Ambasador Niemiec w Londynie Georg Boomgaarden bez owijania w bawełnę powiedział brytyjskim politykom, że powinni skończyć z "siedzeniem na płocie" i mieć odwagę przedstawienia ludziom stanowiska wobec przyszłości Wielkiej Brytanii w Unii Europejskiej.

"Chcemy, żeby (Wielka) Brytania była silnym i zdeklarowanym, pełnym członkiem UE, a nie żeby siedziała na płocie (unikała zajęcia jednoznacznego stanowiska)" - powiedział Boomgaarden podczas seminarium na temat gospodarki Niemiec, zorganizowanym przez Bloomberga w Londynie.

Reuters odnotowuje, że brytyjski premier David Cameron jest pod coraz większą presją "prawicowych rebeliantów w jego Partii Konserwatywnej", którzy domagają się referendum w sprawie pozostania Wielkiej Brytanii w UE.

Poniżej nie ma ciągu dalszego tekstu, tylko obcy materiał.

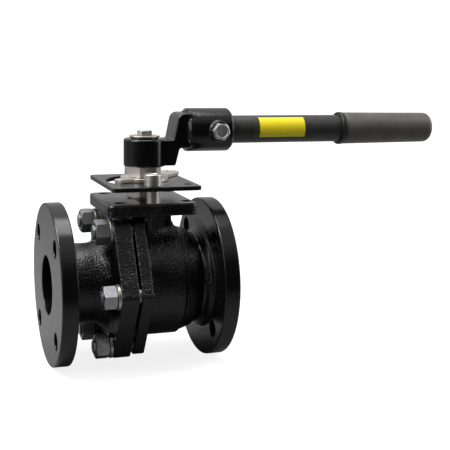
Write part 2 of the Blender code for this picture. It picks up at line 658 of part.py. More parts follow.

Reuters dodaje, że krytycy Camerona z jego własnej partii i z opozycyjnej Partii Pracy zarzucają mu wysyłanie niejednoznacznych i wewnętrznie sprzecznych sygnałów w tej kwestii.

Boomgaarden powiedział m.in., że "byłoby dobrze, gdyby Wielka Brytania wypracowała sobie pogląd na jej przyszłą rolę w UE".